All Nations Hope Network Logo. Photo courtesy of allnationshope.ca
Today is World AIDS day and the start of Aboriginal AIDS Awareness Week.
Saskatchewan’s infection rate is twice the national average, and 70 per cent of the cases over the past ten years have been in the Aboriginal community.
The All Nations AIDS Hope Network is trying to change that by using a more cultural approach to healing and by addressing the root causes of the disease.
The network just got a little boost to help it do its work. Back in October, it was informed its operational funding through health Canada would be cut by 70 per cent.
That did not sit well with C.E.O. Margaret Poitras, who has since managed to change some minds.
“I think they didn’t know what they were doing when they were cutting out some of the AIDS organizations across Canada,” she said.
Poitras says they have been given one year of bridge funding, which will be reviewed and will likely be extended to two or three years.

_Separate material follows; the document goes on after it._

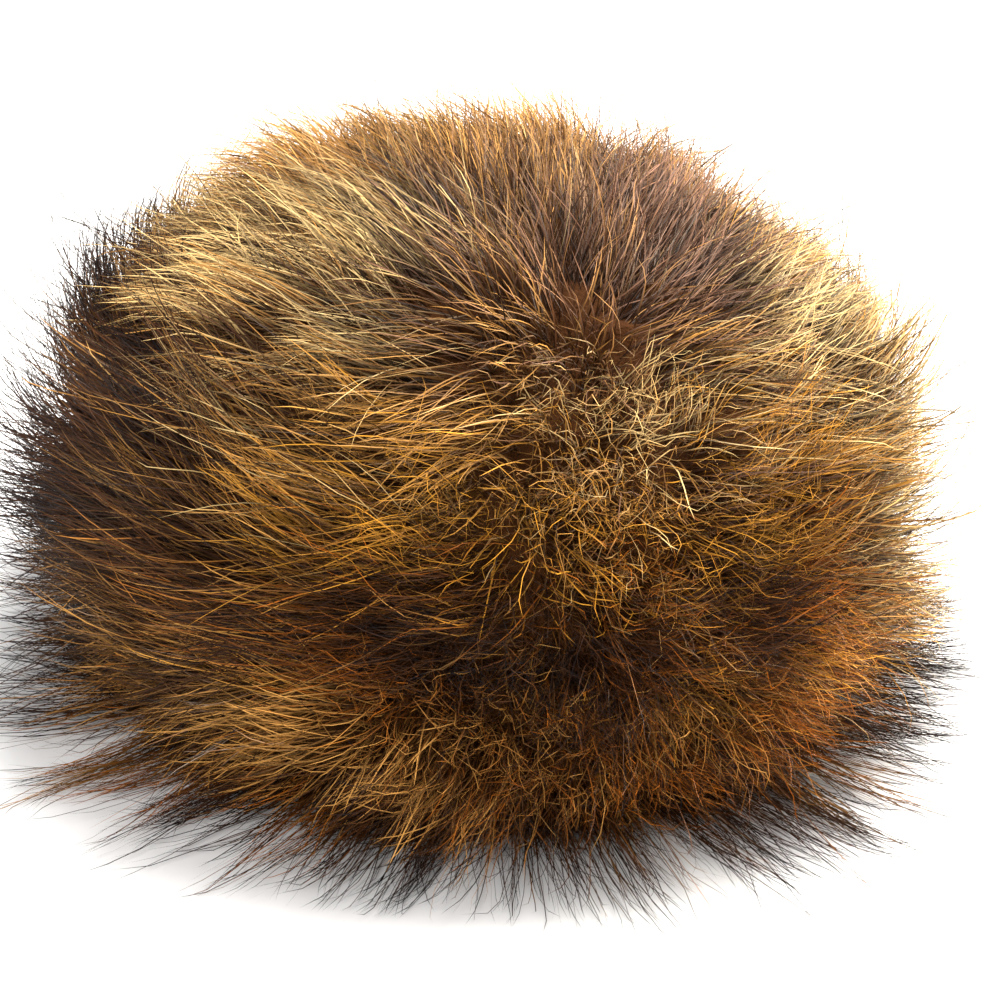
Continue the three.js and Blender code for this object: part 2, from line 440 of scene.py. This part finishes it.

She says there was a lack of understanding on what the network does and how it works with other AIDS groups, getting to the root causes of the problem by dealing with things like poverty, addiction and loss of culture.
On this day of awareness, she says there is a strong message.

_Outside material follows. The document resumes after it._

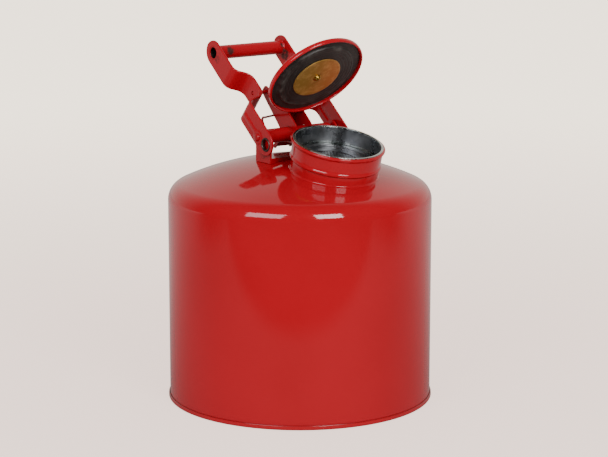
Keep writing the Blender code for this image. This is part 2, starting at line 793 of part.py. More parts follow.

“As we go forward, we have to remember those that came before us and laid down those foundations,” she said. “But we also have to look at the numbers for today to see who is being impacted at far greater numbers, and how do we help those people?”
The HIV infection rate on reserves is about eight times the national average. It is most commonly spread by sharing dirty needles.
Over the past 10 years, there have been more than 1500 new HIV cases in Saskatchewan, with a thousand of them concentrated in the Aboriginal community.
Back in September, a group of Saskatchewan doctors called on the provincial government to declare a state of emergency.